Ольга Лепешинская прошла путь от фельдшерицы до академика медицины – закончила она фельдшерские курсы, а потом с огромными перерывами, так, кажется, нигде до конца не доучившись и мешая «естественные науки» с «политической работой», провела годы в Петербурге и Лозанне. Ее последней должностью был пост заведующей Цитологической лабораторией, а затем – директора Морфологического института Академии медицинских наук СССР. Но – не место красит человека: старые большевики Лепешинские вообще не сделали политической карьеры после революции. Ольга Борисовна провела долгие годы в своей сказочной лаборатории.
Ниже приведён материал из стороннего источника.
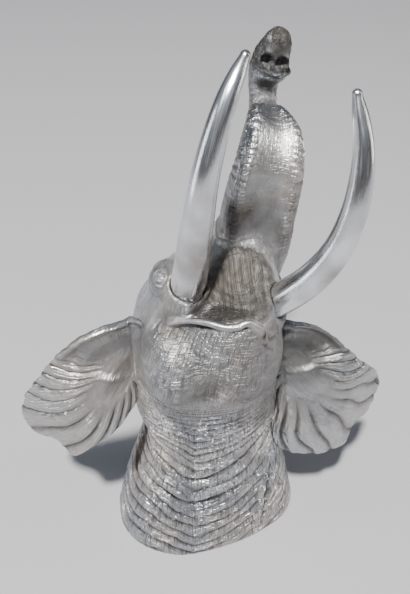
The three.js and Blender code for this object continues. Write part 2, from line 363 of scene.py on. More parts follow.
def add_face(points, cast):
    """Adds the tusk sockets, the mouth and the lip to the field near the face."""
    sockets = {name: socket_form(points, name) for name in SOCKET_FILLETS}
    for name, fillet in SOCKET_FILLETS.items():
        cast = blend_min(cast, sockets[name][0], fillet)
    cast = blend_max(cast, -oval(points, *MOUTH), 4)
    to_lip, _ = nearest_on_path(points, LIP_PATH)
    cast = blend_min(cast, to_lip - LIP_RADIUS, 4)
    for _, distance, along, share in sockets.values():
        bore = np.maximum(distance - tusk_radius(share) - BORE_GAP, SOCKET_RIM - RIM_DEPTH - along)
        cast = np.maximum(cast, -bore)
    return cast


def add_snout(points, cast):
    """Adds the finger, the flared rim and the two nostrils to the field at the trunk's end."""
    to_rim, _ = nearest_on_path(points, SNOUT_RIM)
    cast = blend_min(cast, oval(points, *FINGER), 9)
    cast = blend_min(cast, oval(points, *SKIRT), 8)
    cast = blend_min(cast, to_rim - SNOUT_RIM_RADIUS, 4)
    inner, outer = NOSTRIL_WALL
    for centre in NOSTRILS:
        reach = np.linalg.norm(points - centre, axis=1)
        cast = blend_min(cast, np.maximum(reach - outer, inner - reach), 3)
        cast = blend_max(cast, -oval(points, centre + BOWL_FORWARD, NOSTRIL_BOWL), 3)
    return cast


def casting_form(points):
    """The whole casting as a field that is negative inside."""
    y, z = points[:, 1], points[:, 2]
    form = neck_form(points)
    for centre, radii, fillet in ROUND_FORMS:
        form = blend_min(form, oval(points, centre, radii), fillet)
    form = blend_max(form, -oval(points, *SCOOP), 12)
    near_trunk = z > TRUNK_REGION_LOW
    trunk = np.full(len(points), FAR_FROM_TRUNK)
    trunk[near_trunk] = trunk_form(points[near_trunk])
    form = blend_min(form, trunk, 22)
    for brow in BROWS:
        form = blend_min(form, oval(points, brow, BROW_RADII), 12)
    near_face = (z > FACE_REGION[0]) & (z < FACE_REGION[1]) & (y < FACE_REGION_BACK)
    form[near_face] = add_face(points[near_face], form[near_face])
    near_tip = z > TIP_REGION_LOW
    form[near_tip] = add_snout(points[near_tip], form[near_tip])
    return np.maximum(form, -z)


# Drawing a skin on the field

CORNERS = np.array([(i, j, k) for i in (0, 1) for j in (0, 1) for k in (0, 1)])
CELL_EDGES = [(a, b) for a in range(8) for b in range(a + 1, 8) if np.abs(CORNERS[a] - CORNERS[b]).sum() == 1]
BLOCK = 8
BLOCKS_AT_ONCE = 400
BLOCK_REACH = 1.6


def field_near_skin(form, low, high, step):
    """The field on a grid, worked out only in the blocks of cells that the skin may cross."""
    blocks = np.ceil((np.array(high) - low) / (step * BLOCK)).astype(int)
    ticks = [np.arange(count) for count in blocks]
    corners = np.stack(np.meshgrid(*ticks, indexing="ij"), axis=-1).reshape(-1, 3) * BLOCK
    rough = form(low + (corners + BLOCK / 2) * step)
    far = np.abs(rough) > step * BLOCK * BLOCK_REACH
    field = np.full(blocks * BLOCK + 1, 1.0, np.float32)
    for (i, j, k), value in zip(corners[far], rough[far]):
        field[i:i + BLOCK + 1, j:j + BLOCK + 1, k:k + BLOCK + 1] = math.copysign(1.0, value)
    span = np.arange(BLOCK + 1)
    offsets = np.stack(np.meshgrid(span, span, span, indexing="ij"), axis=-1).reshape(-1, 3)
    near = corners[~far]
    for start in range(0, len(near), BLOCKS_AT_ONCE):
        cells = (near[start:start + BLOCKS_AT_ONCE, None, :] + offsets).reshape(-1, 3)
        field[tuple(cells.T)] = form(low + cells * step)
    return field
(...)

Известность же ей принесли поистине фантастические идеи о возникновении жизни и существовании некоего «живого вещества». Всерьез эти идеи в 30–е годы не рассматривались и вызывали снисходительные усмешки, пока они не оказались востребованными после войны – во время «перелома» на «биологическом фронте». Особое внимание к ним стал проявлять Лысенко. Лепешинская удостоилась высоких наград и почестей, стала академиком, лауреатом Сталинской премии, депутатом Верховного Совета СССР, была награждена орденом Ленина. Началось «триумфальное шествие» теории «живого вещества». Идеи Лепешинской занятны прежде всего как некий культурный феномен: как произошел переход от «революционной романтики» Горького к поистине средневековой схоластике в сталинскую эпоху?
Несомненно, мы имеем дело с феноменом эстетическим. Все и началось с литературы: свою ставшую знаменитой книгу «Происхождение клеток из живого вещества и роль живого вещества в организме»
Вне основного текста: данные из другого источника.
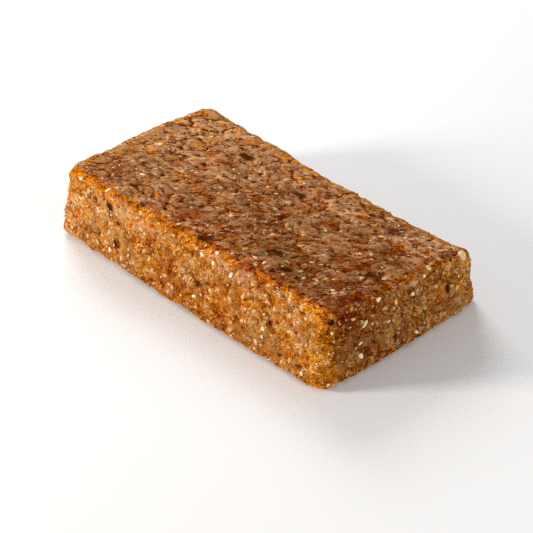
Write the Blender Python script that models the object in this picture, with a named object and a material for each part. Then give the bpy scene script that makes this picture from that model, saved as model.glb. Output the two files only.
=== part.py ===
"""A pressed date and nut bar, lying flat.

It is one dense solid: a slab with rounded edges and uneven corners, a pressed top with shallow dents,
cut sides with crags, and chopped nuts that stand a little out of it. Metres, +Z up, with the origin at
the middle of the underside. The bar's length runs along X, its front long side faces -Y and the end that
shows faces +X.
"""

from math import cos, pi, radians, sin, sqrt, tau
import random

import bmesh
import bpy
from mathutils import Matrix, Vector, noise
from mathutils.bvhtree import BVHTree

MM = 0.001

# The slab, before its corners are moved
LENGTH = 80.0 * MM
WIDTH = 41.0 * MM
THICKNESS = 16.0 * MM
UPRIGHT_ROUND = 3.0 * MM
TOP_ROUND = 1.8 * MM
FOOT_ROUND = 1.4 * MM

# Where each corner's top and foot really lie, and how high its top is
LEFT_FRONT = {"top": (-39.0, -20.6), "foot": (-40.6, -21.8), "height": 16.3}
LEFT_BACK = {"top": (-39.0, 21.0), "foot": (-39.0, 21.2), "height": 15.1}
RIGHT_BACK = {"top": (40.0, 20.3), "foot": (39.0, 24.0), "height": 14.2}
RIGHT_FRONT = {"top": (39.0, -20.6), "foot": (40.8, -23.4), "height": 17.6}

# How far the middle of each side stands out between its corners
FRONT_TOP_BULGE = -1.4 * MM
FRONT_FOOT_BULGE = 0.8 * MM
LEFT_TOP_BULGE = 1.0 * MM
LEFT_FOOT_BULGE = 0.5 * MM
RIGHT_FOOT_BULGE = 1.0 * MM

# How far the middle of each top edge rises above its corners
FRONT_RISE = -0.8 * MM
BACK_RISE = -1.6 * MM
RIGHT_RISE = 0.8 * MM

# Cells along the length, the width and the thickness, closer together near the edges
CELLS = (50, 26, 11)
EDGE_CROWDING = 0.26

# Relief, as the size of a lump and how deep the creases between lumps are
CRAG_SIZE = 4.2 * MM
CRAG_DEPTH = 0.85 * MM
GRAIN_SIZE = 2.3 * MM
GRAIN_DEPTH = 0.35 * MM
DENT_SIZE = 9.0 * MM
DENT_DEPTH = 0.45 * MM
TOP_GRAIN_SHARE = 0.35
# Crags keep this share of their depth at the foot, and have all of it from this height upwards
FOOT_CRAG_SHARE = 0.4
FOOT_BAND = 5.0 * MM

# Chopped nuts that stand out: the count on each face, and a piece's size
NUTS_ON_SIDES = 84
NUTS_ON_TOP = 26
NUT_LENGTH = (1.3 * MM, 2.5 * MM)
NUT_POINTS = 12
NUT_SUNK = 0.30
NUT_SPACING = 3.0 * MM

# The pieces that show best, each at its place on the cube (-1 to 1 along X, Y and Z), with its length and width
SHOWN_NUTS = (
    ((1.00, 0.86, 0.98), 3.0 * MM, 2.3 * MM),
    ((-0.68, -1.00, 0.97), 2.7 * MM, 1.2 * MM),
    ((-0.88, -1.00, 0.88), 2.2 * MM, 1.1 * MM),
    ((0.07, -1.00, 0.70), 1.8 * MM, 1.5 * MM),
    ((0.15, -1.00, 0.64), 1.9 * MM, 1.6 * MM),
    ((0.56, -1.00, -0.22), 2.4 * MM, 1.6 * MM),
    ((0.06, -1.00, -0.42), 2.4 * MM, 1.1 * MM),
    ((0.85, -1.00, -0.72), 1.9 * MM, 1.6 * MM),
    ((1.00, -0.32, 0.74), 1.8 * MM, 1.4 * MM),
    ((1.00, 0.12, 0.46), 2.0 * MM, 1.4 * MM),
    ((1.00, -0.50, 0.28), 2.6 * MM, 1.2 * MM),
    ((1.00, 0.12, -0.62), 2.3 * MM, 1.1 * MM),
    ((1.00, -0.53, -0.50), 2.2 * MM, 1.5 * MM),
    ((0.99, 0.40, 0.98), 2.2 * MM, 1.9 * MM),
    ((-1.00, 0.86, 0.98), 1.9 * MM, 1.4 * MM),
)

PASTE_COLOUR = (0.36, 0.15, 0.045, 1.0)
SEED = 7


def clear_scene():
    for old in list(bpy.data.objects):
        bpy.data.objects.remove(old)


def new_collection(name):
    collection = bpy.data.collections.new(name)
    bpy.context.scene.collection.children.link(collection)
    return collection


def paste_material():
    material = bpy.data.materials.new("date_and_nut_paste")
    material.use_nodes = True
    shader = material.node_tree.nodes["Principled BSDF"]
    shader.inputs["Base Color"].default_value = PASTE_COLOUR
    shader.inputs["Roughness"].default_value = 0.45
    shader.inputs["Metallic"].default_value = 0.0
    return material


def cut_along(bm, axis, cells):
    """Cuts every edge that runs along one axis into equal cells."""
    along = [e for e in bm.edges if abs((e.verts[0].co - e.verts[1].co)[axis]) > 0.01]
    bmesh.ops.subdivide_edges(bm, edges=along, cuts=cells - 1, use_grid_fill=True)


def crowd(share):
    """Moves a place between -1 and 1 towards the nearer end, where the rounded edges need more cells."""
    return share + EDGE_CROWDING * share * (1 - share * share)


def rounded_slab(place):
    """The point of the regular slab with rounded edges that belongs to a place on the cube."""
    half = Vector((LENGTH, WIDTH, THICKNESS)) / 2
    edge = TOP_ROUND if place.z > 0 else FOOT_ROUND
    radii = Vector((UPRIGHT_ROUND, UPRIGHT_ROUND, edge))
    core, offset = Vector(), Vector()
    for axis in range(3):
        reach = half[axis] - radii[axis]
        spot = place[axis] * half[axis]
        core[axis] = max(-reach, min(reach, spot))
        offset[axis] = (spot - core[axis]) / radii[axis]
    offset.normalize()
    return core + Vector(offset[axis] * radii[axis] for axis in range(3))


def between_corners(along, across, key):
    """A corner value, blended over the plan: along and across run from -1 to 1."""
    shares = (
        (LEFT_FRONT, (1 - along) * (1 - across)),
        (LEFT_BACK, (1 - along) * (1 + across)),
        (RIGHT_BACK, (1 + along) * (1 + across)),
        (RIGHT_FRONT, (1 + along) * (1 - across)),
    )
    if key == "height":
        return sum(corner[key] * share for corner, share in shares) / 4 * MM
    return sum((Vector(corner[key]) * share for corner, share in shares), Vector((0, 0))) / 4 * MM


def uneven(point):
    """Moves a point of the regular slab to where it lies on the real, uneven bar."""
    along = 2 * point.x / LENGTH
    across = 2 * point.y / WIDTH
    up = point.z / THICKNESS + 0.5
    foot = between_corners(along, across, "foot")
    top = between_corners(along, across, "top")
    plan = foot.lerp(top, up)
    mid_long = 1 - along * along
    mid_short = 1 - across * across
    front, back = (1 - across) / 2, (1 + across) / 2
    left, right = (1 - along) / 2, (1 + along) / 2
    plan.y -= front * mid_long * (FRONT_FOOT_BULGE + (FRONT_TOP_BULGE - FRONT_FOOT_BULGE) * up)
    plan.x -= left * mid_short * (LEFT_FOOT_BULGE + (LEFT_TOP_BULGE - LEFT_FOOT_BULGE) * up)
    plan.x += right * mid_short * RIGHT_FOOT_BULGE * (1 - up)
    height = between_corners(along, across, "height")
    height += mid_long * (front * FRONT_RISE + back * BACK_RISE) + mid_short * right * RIGHT_RISE
    return Vector((plan.x, plan.y, height * up))


def lumps(point, size):
    """Rounded lumps with creases between them: near 0.5 on a lump and -0.5 in a crease."""
    nearest = noise.voronoi(point / size)[0][0]
    return 0.5 - 1.15 * nearest


def relief(point, normal):
    """How far the surface stands out at a point: crags on the sides, and dents with flattened grain on the top."""
    topness = max(0.0, normal.z) ** 2
    crags = CRAG_DEPTH * lumps(point, CRAG_SIZE) + GRAIN_DEPTH * lumps(point, GRAIN_SIZE)
    crags *= FOOT_CRAG_SHARE + (1 - FOOT_CRAG_SHARE) * min(1.0, point.z / FOOT_BAND)
    dents = DENT_DEPTH * noise.noise(point / DENT_SIZE)
    dents += TOP_GRAIN_SHARE * (GRAIN_DEPTH + CRAG_DEPTH) * min(0.1, lumps(point, GRAIN_SIZE))
    return crags * (1 - topness) + dents * topness


def carve_relief(bm):
    bm.normal_update()
    moved = {}
    for vert in bm.verts:
        if vert.co.z > FOOT_ROUND / 50:
            moved[vert] = vert.co + vert.normal * relief(vert.co, vert.normal)
    for vert, place in moved.items():
        place.z = max(0.0, place.z)
        vert.co = place


def simplify_underside(bm):
    """Joins the level cells of the underside into one face."""
    level = [f for f in bm.faces if all(v.co.z < FOOT_ROUND / 1000 for v in f.verts)]
    inner = {e for f in level for e in f.edges}
    corners = {v for f in level for v in f.verts}
    bmesh.ops.dissolve_limit(bm, angle_limit=radians(1), verts=list(corners), edges=list(inner))


def slab_mesh():
    bm = bmesh.new()
    bmesh.ops.create_cube(bm, size=2.0)
    for axis, cells in enumerate(CELLS):
        cut_along(bm, axis, cells)
    for vert in bm.verts:
        place = Vector(crowd(share) for share in vert.co)
        vert.co = uneven(rounded_slab(place))
    carve_relief(bm)
    simplify_underside(bm)
    bmesh.ops.triangulate(bm, faces=bm.faces)
    return bm


def nut_mesh(length, width, rng):
    """A piece of chopped nut: the hull of points spread round a flattened egg, each pushed in or out a little."""
    bm = bmesh.new()
    golden = pi * (3 - sqrt(5))
    for i in range(NUT_POINTS):
        level = 1 - 2 * (i + 0.5) / NUT_POINTS
        ring = sqrt(1 - level * level)
        reach = rng.uniform(0.82, 1.0)
        turn = i * golden + rng.uniform(-0.2, 0.2)
        spot = Vector((ring * cos(turn) * length, ring * sin(turn) * width, level * width * 0.8))
        bm.verts.new(spot * reach / 2)
    bmesh.ops.convex_hull(bm, input=bm.verts)
    bm.normal_update()
    return bm


def nut_places(rng):
    """The hand-set pieces, then places drawn so that each lies clear of the ones before it."""
    places = [(uneven(rounded_slab(Vector(spot))), length, width) for spot, length, width in SHOWN_NUTS]
    long_share = LENGTH / (LENGTH + WIDTH)

    def draw(on_top):
        a, b = rng.uniform(-0.97, 0.97), rng.uniform(-0.93, 0.93)
        if on_top:
            return Vector((a, b, 1))
        side = rng.choice((-1, 1))
        level = rng.uniform(-0.72, 0.9)
        return Vector((a, side, level)) if rng.random() < long_share else Vector((side, b, level))

    for wanted, on_top in ((NUTS_ON_SIDES, False), (NUTS_ON_TOP, True)):
        goal = len(places) + wanted
        while len(places) < goal:
            spot = uneven(rounded_slab(draw(on_top)))
            if all((spot - other[0]).length > NUT_SPACING for other in places):
                length = rng.uniform(*NUT_LENGTH)
                places.append((spot, length, length * rng.uniform(0.5, 0.85)))
    return places


def add_nuts(slab, collection):
    """Sets each chopped nut on the slab, lying along the surface and partly sunk in it."""
    rng = random.Random(SEED)
    surface = BVHTree.FromBMesh(slab)
    for number, (spot, length, width) in enumerate(nut_places(rng)):
        place, normal, _, _ = surface.find_nearest(spot)
        turn = Matrix.Rotation(rng.uniform(0, tau), 4, "Z")
        stand = normal.to_track_quat("Z", "X").to_matrix().to_4x4()
        bm = nut_mesh(length, width, rng)
        bm.transform(Matrix.Translation(place - normal * width * NUT_SUNK / 2) @ stand @ turn)
        mesh = bpy.data.meshes.new(f"nut_{number:03d}")
        bm.to_mesh(mesh)
        bm.free()
        collection.objects.link(bpy.data.objects.new(mesh.name, mesh))


def fuse(bar, nuts):
    """Joins the nuts to the bar as one closed solid, and removes their own objects."""
    joint = bar.modifiers.new("fuse_nuts", "BOOLEAN")
    joint.operation = "UNION"
    joint.operand_type = "COLLECTION"
    joint.collection = nuts
    joint.solver = "EXACT"
    bpy.context.view_layer.objects.active = bar
    bpy.ops.object.modifier_apply(modifier=joint.name)
    for nut in list(nuts.objects):
        bpy.data.objects.remove(nut)
    bpy.data.collections.remove(nuts)


def rest_on_origin(mesh):
    """Moves the mesh so that the origin is the middle of its box at the underside."""
    spots = [v.co for v in mesh.vertices]
    low = Vector(min(s[axis] for s in spots) for axis in range(3))
    high = Vector(max(s[axis] for s in spots) for axis in range(3))
    mesh.transform(Matrix.Translation(Vector((-(low.x + high.x) / 2, -(low.y + high.y) / 2, -low.z))))


def build():
    clear_scene()
    product = new_collection("granola_bar")
    nuts = new_collection("chopped_nuts")
    slab = slab_mesh()
    add_nuts(slab, nuts)
    mesh = bpy.data.meshes.new("granola_bar")
    slab.to_mesh(mesh)
    slab.free()
    bar = bpy.data.objects.new("granola_bar", mesh)
    product.objects.link(bar)
    fuse(bar, nuts)
    rest_on_origin(bar.data)
    bar.data.materials.clear()
    bar.data.materials.append(paste_material())
    bar.data.shade_smooth()
    bar.data.set_sharp_from_angle(angle=radians(40))


build()
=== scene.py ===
"""The looks of a pressed date and nut bar: paste, chopped nuts, date bits and syrup, on a pale floor.

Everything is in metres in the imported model's frame: the bar's length runs along X, its front long side
faces -Y, the end that shows faces +X, and it lies on z = 0.
"""

import random
from math import cos, pi, radians, sin, sqrt, tau

import bmesh
import bpy
import numpy as np
from mathutils import Matrix, Vector, noise
from mathutils.bvhtree import BVHTree


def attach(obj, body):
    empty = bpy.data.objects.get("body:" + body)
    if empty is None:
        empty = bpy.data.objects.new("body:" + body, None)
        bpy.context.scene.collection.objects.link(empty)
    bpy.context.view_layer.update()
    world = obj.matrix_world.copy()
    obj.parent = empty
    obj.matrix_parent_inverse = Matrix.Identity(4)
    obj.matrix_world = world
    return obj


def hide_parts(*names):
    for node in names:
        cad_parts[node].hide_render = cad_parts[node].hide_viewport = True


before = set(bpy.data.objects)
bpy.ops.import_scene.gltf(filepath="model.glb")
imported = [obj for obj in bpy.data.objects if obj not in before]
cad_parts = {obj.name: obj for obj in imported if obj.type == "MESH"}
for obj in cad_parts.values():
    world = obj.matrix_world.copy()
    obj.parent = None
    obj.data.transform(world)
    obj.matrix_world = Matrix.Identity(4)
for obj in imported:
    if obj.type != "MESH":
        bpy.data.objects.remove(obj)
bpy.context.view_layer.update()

MM = 0.001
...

[258], вышедшую с предисловием Лысенко, Лепешинская начала с ссылки на… Дмитрия Писарева, которого (не преминула она напомнить) высоко ценил Ленин и даже хранил его карточку в своем альбоме рядом с карточками Герцена и Чернышевского. Писарев горячо воспринял идеи Дарвина и вообще материалистические идеи в биологии. Так, полагала Лепешинская, восстанавливалась связь с «передовой революционной мыслью России», так продолжилась славная традиция.Ссылки на Дарвина, впрочем, здесь лишь дань этой «славной традиции»: то направление в биологии, к которому принадлежала Лепешинская и которое возглавлял Лысенко, было скорее ламаркистским, чем дарвинистским. В ламаркизме слышалась (на «диаматовском» сленге) критика дарвинистского «метафизического материализма»
[259]. Возрождение ламаркизма активно шло в 20–е годы, и дискуссии о нем велись в таких неспециальных, но, скорее, политико–идеологических изданиях, как «Под знаменем марксизма» и «Вестник Коммунистической академии». Одна из таких бурных дискуссий по докладу Е. Смирнова «Новые данные о наследственном влиянии среды и современный ламаркизм» развернулась в Комакадемии. Доклад завершался однозначным признанием ламаркизма: «Современная биология все больше и больше заставляет нас принять ламаркистскую платформу. […] Генетика, которая, конечно, имеет свое большое значение, просто не может подвести нас к интересующей нас эволюционной проблеме. Поэтому на первое место мы должны поставить те данные, которые имеются в распоряжении современного ламаркизма» [260].И все же обращение к Ламарку пока продолжало считаться «дурным тоном», в нем слышался возврат к «преднаучному» этапу в истории биологии, к «науке» эпохи Парацельса, который, как известно, предлагал такие рецепты для выведения «живого вещества»: «Возьми известную человеческую жидкость и оставь ее гнить сначала в запечатанной тыкве, потом в лошадином желудке сорок дней, пока там не начнет двигаться, жить и копошиться, что легко заметить. То, что получилось, еще нисколько не похоже на человека, но прозрачно и без тела. Но если потом ежедневно, осторожно и с благоразумием питать человеческой кровью и сохранить в течение сорока седмиц в постоянной и равномерной теплоте лошадиного желудка, то произойдет настоящий живой ребенок, только маленький». Нечто подобное предлагал и Ван–Гельмонт для приготовления мышей из зерен, смоченных жидкостью из грязной рубахи.
Лепешинскую начали прямо обвинять в шарлатанстве. Она защищалась: «Нелепые идеи о самозарождении высокоорганизованных животных из гнилой воды и всякой дряни ничего общего не имели вообще с наукой» (С. 10–11). Характерно здесь это упоминание о «всякой дряни», невольно возвращающее к горьковским перечислениям «всякой дряни» – продуктам природы. Занятно также, что речь идет о специальном, искусственном (а не естественном, «природном») производстве этой «дряни» и именно – столь ненавистных Горькому мышей.